I am not ashamed to admit that my relationship with God has been the catalyst to my growth and maturity as a husband. I have learned to embrace Ephesians 5:25 with my whole heart. I now understand what it means to love my wife even when she is being “less than lovable”. I have learned how to freely give of myself and to offer her the best of what I have, and the last of what I own, so that she will not have to go without. Through our heated arguments and disagreements, God has taught me humility. He has given me the wisdom and grace to handle my wife with care during the times when her spirit is broken, and He has given me the words to speak to her heart when she needs encouragement. 
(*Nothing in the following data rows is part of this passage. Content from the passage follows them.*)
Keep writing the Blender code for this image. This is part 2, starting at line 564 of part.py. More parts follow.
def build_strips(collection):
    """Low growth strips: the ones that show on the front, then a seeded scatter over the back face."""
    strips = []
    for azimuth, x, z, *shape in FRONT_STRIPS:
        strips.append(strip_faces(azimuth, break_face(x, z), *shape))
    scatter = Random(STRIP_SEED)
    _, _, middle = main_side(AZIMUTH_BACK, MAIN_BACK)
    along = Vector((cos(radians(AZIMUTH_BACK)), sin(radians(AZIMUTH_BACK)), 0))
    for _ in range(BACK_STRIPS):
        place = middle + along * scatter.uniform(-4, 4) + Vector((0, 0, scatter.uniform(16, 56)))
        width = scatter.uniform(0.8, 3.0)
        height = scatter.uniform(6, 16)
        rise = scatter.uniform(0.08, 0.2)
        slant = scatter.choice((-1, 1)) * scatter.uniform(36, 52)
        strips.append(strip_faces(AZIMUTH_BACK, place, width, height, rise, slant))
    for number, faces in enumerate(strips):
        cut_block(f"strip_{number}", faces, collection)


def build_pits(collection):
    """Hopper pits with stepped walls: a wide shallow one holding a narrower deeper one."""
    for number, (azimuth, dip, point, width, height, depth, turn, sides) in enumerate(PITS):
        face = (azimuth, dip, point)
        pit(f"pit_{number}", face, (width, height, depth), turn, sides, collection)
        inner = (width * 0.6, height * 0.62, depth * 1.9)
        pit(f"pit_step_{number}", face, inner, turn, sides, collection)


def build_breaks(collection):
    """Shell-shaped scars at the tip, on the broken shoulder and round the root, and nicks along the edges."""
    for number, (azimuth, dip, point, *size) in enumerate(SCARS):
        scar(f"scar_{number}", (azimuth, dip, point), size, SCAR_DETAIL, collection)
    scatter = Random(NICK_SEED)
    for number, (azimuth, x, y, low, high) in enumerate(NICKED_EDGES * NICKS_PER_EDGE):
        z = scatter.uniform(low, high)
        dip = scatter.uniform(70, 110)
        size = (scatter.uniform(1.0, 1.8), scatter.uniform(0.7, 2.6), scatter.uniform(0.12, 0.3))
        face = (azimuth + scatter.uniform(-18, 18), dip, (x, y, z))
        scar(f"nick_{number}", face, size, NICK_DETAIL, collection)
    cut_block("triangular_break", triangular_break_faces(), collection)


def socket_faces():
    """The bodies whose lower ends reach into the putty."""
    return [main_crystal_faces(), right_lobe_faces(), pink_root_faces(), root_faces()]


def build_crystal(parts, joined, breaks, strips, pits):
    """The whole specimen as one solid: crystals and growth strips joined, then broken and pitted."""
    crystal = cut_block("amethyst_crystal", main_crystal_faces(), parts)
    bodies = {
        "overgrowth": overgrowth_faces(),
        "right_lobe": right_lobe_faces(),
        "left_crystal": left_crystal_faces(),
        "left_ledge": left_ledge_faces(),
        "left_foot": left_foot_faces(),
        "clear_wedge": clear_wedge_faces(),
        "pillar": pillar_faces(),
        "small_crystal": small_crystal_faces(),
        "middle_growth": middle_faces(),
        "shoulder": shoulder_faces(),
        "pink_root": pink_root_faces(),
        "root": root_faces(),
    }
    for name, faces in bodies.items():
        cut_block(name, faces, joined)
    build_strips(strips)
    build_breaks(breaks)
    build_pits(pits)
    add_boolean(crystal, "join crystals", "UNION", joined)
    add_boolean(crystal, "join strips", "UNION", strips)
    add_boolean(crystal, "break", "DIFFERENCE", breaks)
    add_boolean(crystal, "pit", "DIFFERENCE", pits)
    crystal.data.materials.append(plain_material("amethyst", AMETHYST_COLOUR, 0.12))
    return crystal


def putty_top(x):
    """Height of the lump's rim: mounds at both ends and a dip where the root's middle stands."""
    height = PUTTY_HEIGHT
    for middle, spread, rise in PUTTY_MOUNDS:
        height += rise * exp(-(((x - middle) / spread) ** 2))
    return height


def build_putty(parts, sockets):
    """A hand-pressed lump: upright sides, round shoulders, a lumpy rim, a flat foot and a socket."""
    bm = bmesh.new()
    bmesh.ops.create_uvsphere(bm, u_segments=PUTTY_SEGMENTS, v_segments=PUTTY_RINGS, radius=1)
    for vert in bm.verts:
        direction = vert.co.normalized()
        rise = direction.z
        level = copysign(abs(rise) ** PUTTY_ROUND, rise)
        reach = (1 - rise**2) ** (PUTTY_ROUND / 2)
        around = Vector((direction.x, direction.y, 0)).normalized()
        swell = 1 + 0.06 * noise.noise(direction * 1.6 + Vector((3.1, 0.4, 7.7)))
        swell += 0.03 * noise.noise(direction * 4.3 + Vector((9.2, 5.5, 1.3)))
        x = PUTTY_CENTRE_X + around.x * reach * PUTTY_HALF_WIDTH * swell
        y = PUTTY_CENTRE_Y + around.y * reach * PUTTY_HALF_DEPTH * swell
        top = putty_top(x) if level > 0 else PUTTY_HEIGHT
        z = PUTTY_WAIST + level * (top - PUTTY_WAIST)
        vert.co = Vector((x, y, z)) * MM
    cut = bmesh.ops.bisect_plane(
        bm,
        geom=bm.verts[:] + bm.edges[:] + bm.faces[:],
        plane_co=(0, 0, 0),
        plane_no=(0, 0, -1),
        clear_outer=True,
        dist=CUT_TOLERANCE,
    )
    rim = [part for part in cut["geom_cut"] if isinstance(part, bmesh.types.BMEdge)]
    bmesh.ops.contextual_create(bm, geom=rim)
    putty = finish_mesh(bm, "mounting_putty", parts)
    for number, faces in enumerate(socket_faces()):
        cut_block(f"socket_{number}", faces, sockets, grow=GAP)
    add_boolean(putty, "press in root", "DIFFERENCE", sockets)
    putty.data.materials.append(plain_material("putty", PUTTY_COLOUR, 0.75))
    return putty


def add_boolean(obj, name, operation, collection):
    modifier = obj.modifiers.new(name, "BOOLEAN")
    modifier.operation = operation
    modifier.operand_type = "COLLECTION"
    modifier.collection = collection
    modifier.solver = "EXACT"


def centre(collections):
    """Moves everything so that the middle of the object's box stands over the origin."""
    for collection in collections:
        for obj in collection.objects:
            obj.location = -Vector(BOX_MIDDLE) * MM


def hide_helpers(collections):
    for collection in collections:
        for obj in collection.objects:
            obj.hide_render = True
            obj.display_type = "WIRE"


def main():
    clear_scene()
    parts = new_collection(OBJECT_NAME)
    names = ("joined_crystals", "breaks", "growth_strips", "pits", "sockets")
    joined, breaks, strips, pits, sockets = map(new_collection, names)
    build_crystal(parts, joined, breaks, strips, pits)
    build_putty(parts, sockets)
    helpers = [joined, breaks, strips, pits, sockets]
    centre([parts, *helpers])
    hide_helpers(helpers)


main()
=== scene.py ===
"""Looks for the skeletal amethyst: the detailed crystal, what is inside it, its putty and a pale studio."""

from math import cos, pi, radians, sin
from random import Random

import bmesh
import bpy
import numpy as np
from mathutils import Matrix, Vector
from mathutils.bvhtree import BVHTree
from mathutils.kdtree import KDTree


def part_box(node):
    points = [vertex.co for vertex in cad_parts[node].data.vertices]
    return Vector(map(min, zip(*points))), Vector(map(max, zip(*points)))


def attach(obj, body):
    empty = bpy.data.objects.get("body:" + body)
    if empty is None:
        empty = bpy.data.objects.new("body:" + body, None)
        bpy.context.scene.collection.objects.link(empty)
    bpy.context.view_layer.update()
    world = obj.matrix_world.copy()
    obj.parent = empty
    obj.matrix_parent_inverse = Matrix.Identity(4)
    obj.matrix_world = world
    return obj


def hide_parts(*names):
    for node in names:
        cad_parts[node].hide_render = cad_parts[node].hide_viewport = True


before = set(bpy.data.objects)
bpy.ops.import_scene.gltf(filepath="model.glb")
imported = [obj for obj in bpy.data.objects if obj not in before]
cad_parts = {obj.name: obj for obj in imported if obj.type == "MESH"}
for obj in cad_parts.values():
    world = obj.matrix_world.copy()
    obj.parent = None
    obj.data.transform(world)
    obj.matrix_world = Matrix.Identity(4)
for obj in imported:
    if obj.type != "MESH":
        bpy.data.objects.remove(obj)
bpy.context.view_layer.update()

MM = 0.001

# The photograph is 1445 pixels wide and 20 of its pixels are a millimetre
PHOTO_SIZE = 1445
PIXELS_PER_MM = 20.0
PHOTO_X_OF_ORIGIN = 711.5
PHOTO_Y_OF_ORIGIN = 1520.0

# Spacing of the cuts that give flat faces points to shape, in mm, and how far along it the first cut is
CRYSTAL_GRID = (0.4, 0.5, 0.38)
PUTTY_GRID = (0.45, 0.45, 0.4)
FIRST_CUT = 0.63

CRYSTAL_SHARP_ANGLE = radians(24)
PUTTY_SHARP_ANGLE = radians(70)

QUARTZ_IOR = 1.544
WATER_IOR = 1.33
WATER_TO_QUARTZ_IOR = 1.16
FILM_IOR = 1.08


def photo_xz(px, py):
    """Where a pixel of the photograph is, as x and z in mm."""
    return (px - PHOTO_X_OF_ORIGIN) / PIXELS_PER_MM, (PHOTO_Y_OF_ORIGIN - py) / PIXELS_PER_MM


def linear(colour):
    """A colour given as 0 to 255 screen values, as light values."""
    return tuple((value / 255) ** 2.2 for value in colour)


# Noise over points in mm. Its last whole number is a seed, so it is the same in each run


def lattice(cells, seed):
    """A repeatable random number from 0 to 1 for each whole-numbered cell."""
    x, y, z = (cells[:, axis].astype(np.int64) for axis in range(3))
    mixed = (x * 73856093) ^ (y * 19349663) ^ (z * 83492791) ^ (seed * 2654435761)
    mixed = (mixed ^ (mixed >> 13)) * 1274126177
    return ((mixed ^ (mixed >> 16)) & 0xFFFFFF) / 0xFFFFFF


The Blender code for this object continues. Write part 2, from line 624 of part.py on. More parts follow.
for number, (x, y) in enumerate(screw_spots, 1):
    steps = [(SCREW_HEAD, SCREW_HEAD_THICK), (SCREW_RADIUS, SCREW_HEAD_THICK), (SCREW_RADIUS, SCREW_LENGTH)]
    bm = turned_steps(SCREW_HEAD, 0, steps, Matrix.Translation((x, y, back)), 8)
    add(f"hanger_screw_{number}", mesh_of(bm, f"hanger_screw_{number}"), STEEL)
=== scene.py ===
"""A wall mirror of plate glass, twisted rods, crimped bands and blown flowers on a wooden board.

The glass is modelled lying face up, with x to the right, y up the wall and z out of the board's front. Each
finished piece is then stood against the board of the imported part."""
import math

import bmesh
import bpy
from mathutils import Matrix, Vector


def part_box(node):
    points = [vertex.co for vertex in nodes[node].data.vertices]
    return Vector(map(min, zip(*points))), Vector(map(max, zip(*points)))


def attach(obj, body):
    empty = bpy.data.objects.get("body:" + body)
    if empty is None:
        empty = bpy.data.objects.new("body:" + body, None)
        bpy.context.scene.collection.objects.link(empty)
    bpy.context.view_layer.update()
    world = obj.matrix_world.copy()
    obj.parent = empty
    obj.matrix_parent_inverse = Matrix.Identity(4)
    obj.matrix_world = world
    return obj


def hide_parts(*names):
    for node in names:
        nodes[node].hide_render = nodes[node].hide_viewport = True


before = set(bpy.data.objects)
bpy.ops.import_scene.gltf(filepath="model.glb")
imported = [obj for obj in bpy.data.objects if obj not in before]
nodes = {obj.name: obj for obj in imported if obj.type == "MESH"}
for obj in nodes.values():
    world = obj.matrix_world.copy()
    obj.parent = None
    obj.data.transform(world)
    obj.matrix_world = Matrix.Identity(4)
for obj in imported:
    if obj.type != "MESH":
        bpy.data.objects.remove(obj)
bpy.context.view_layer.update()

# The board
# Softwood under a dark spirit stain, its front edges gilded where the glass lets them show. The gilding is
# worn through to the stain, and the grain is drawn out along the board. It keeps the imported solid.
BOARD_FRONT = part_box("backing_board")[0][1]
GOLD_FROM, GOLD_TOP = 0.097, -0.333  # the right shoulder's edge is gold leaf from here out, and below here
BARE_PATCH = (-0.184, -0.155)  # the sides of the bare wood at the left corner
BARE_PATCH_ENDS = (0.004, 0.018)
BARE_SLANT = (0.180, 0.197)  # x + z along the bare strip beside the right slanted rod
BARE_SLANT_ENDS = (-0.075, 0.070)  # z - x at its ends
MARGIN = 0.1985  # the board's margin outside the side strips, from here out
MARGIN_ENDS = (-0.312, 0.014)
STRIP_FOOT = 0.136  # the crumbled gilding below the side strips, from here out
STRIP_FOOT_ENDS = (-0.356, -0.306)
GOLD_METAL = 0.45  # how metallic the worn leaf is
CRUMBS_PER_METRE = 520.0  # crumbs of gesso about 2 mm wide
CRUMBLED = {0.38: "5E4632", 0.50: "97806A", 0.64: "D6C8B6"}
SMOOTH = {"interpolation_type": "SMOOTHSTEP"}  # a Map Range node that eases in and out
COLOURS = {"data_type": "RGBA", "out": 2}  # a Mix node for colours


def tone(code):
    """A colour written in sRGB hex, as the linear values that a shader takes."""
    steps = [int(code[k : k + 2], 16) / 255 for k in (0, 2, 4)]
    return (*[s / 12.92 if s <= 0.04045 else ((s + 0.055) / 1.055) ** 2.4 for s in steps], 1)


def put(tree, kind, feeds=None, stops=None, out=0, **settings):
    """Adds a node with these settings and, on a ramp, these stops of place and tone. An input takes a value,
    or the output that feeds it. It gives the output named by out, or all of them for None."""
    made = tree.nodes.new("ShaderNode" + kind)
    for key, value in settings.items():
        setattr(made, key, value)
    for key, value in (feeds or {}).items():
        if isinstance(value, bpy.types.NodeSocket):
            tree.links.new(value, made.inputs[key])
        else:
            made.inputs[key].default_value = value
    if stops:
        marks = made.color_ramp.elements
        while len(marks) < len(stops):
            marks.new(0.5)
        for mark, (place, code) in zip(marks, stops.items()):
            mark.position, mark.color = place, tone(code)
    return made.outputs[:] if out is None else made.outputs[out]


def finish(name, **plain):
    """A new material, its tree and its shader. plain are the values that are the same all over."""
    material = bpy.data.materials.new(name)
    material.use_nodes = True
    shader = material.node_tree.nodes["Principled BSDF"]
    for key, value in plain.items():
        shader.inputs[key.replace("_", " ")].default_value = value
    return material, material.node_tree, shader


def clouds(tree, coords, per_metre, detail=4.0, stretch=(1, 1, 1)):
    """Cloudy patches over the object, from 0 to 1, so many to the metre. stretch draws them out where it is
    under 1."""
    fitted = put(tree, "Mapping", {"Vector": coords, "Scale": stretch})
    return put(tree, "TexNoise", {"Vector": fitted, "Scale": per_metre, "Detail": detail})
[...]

Even as I type these words my heart swells with love for her as I consider how much she has grown in just a short period of time. The change that I was expecting to happen in her overnight is now being perfected before my very eyes with each passing day. I am now witnessing an evolution of growth and maturity that is shaping her character and sharpening her resolve regarding this marriage. When life kicks me in the teeth or hits me below the belt, God uses my wife to speak a word to heal my wounds, encourage me in the faith, and then push me back out there to fight the good fight of faith. She believes in me, she honors me, she loves me, and most of all, she trusts God concerning me. 

How can I not strive to be all that God is calling me to be when I have a wife like that in my corner and by my side? No amount of guessing or assuming will be able to prepare you for how your wife will actually respond to the storms that arise in your marriage. Through all the times of uncertainty, discontent and disappointment the one thing that should remain constant in your marriage is God. He is the reason why we believe in the institution and covenant of marriage, in spite of everything that we have been through. He is the reason why we are able to love our wives like Christ loves the church. He is the reason why we walk by faith and not by sight. Yes it may have taken me a minute, but I finally realize that being married is so much better when you have God to help you through it.
https://www.youtube.com/watch?v=8mhMF14l8ds


----------



## bandit.45 (Feb 8, 2012)

List of priorities of who you need to love:

1) Your Creator ...it all has to start with the spiritual fountainhead or else all downhill from the source is parched from lack of water. You cannot grow a field without water.
2) Yourself ... you have to love yourself and be emotionally independent of others, be dependent on yourself and your Creator before anyone can depend on you or love you.
3) Your wife ... she comes next, after you, because if you are not healthy and loving yourself you cannot be a source of strength and love to her and she, in turn, cannot love you. She draws her strength from her husband, who draws his strength from his Creator. 
4) Your children... this is self explanatory. Without two loving parents with a strong marriage centered on a mutual love for the Creator, the children cannot feel loved, secure and nurtured.
5) Extended family... fathers, mothers, sisters, brothers....
6) Close friends
7) Your church family
8) The community at large.

Problem is most men have this priority: Yourself, Work, Hobbies, Kids, Wife, extended family and then the Creator.... = disaster...


A Wife must in turn first love her Creator, Herself, Husband and then her Children. In that order. Problem is most women place there priorities this way : Children, Girl-Friends, Family, Work, Husband when she gets around to him and then herself when she gets around to her. And then she wonders why she gets worn out after ten years and resentful of her life.


----------



## Married but Happy (Aug 13, 2013)

Whatever works, IMO, so I'm glad to hear that your marriage is growing well. We're "devout" atheists, so our approach is different, but is working just as well. I agree with bandit's priority list too, except we take out 1 and 7.


----------